Saturday, June 6, 2009
Friday, June 5, 2009
Thursday, June 4, 2009
Had a rather disturbing dream last night, bordering on the nightmare variety of nocturnal brain activity. Once again, about the former boyfriend whose spectre I just don't seem to be able to shake. In the dream, which I think took place in one of those cute little camping cabins that can be found in South Dakota state parks. I was there, he was there, and this mysterious Asian-looking woman was there. Still not sure who she was, at one point I thought she was his girlfriend/wife, later on in the dream she seemed to be more of a secretary or assistant, she was taking notes and blinking constantly.

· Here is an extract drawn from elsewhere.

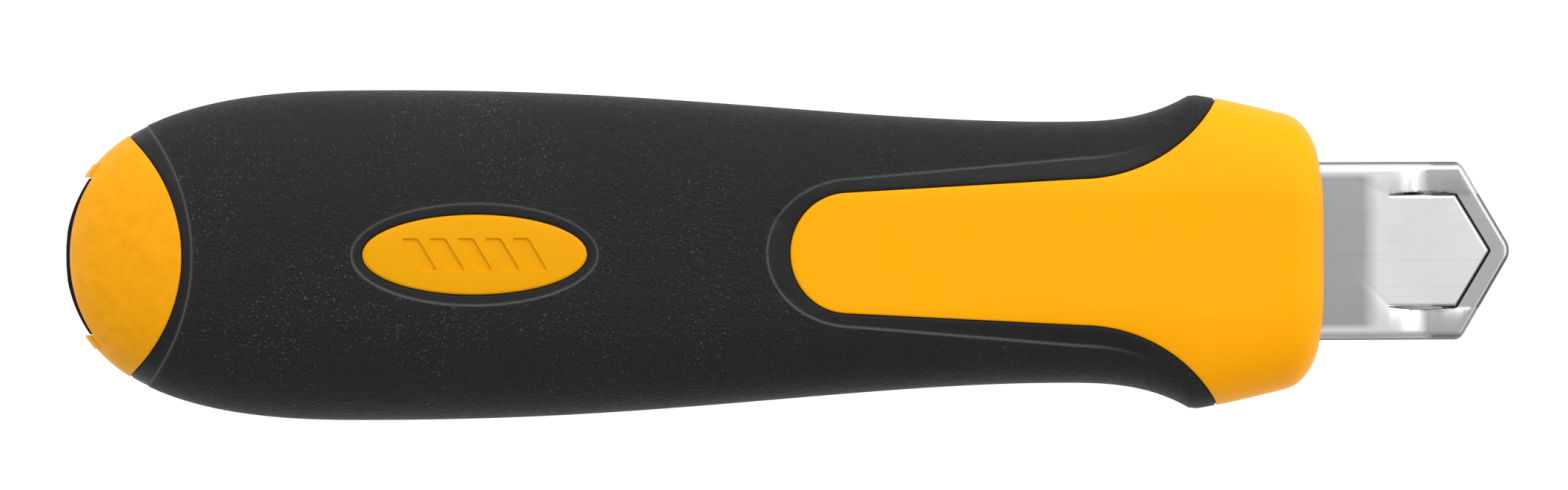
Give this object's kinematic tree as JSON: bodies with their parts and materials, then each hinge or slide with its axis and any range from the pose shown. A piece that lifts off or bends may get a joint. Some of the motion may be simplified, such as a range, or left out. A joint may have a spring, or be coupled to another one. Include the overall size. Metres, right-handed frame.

And creepily, every time she blinked, her eyelids would sort of turn inside-out momentarily, then go back to normal. I was busy trying to get some answers out of the ex and he was busy not cooperating with me. I've heard it said that dreams can be our brains trying to work out problems we face during the day. I've also heard that dreaming is some sort of mindless test pattern that runs randomly and for no reason. All I know is, I have done my best to work out in a conscious state of mind how things went so wrong between us, when it seemed that things were on the verge of going so very, very right. And what I couldn't work out, I have put tremendous effort into letting go and forgiving. But still these shreds of non-closure regularly work their way into my dreams. I have just now realized what needs to be done. And it goes something like this. You know how when you delete a file from your computer, but it hasn't actually been dispatched to some electronic black hole, it has merely been tagged as information that is available space and can be randomly written over and thus obliterated, at any time. But until that actually happens, that deleted file remains as a ghost in your machine. The old boyfriend is a ghost in my machine! Whatever remains unresolved is lingering about waiting to be written over, I just haven't yet had a significant enough romantic relationship to obliterate the old file! I need to be defragged. In the worst way.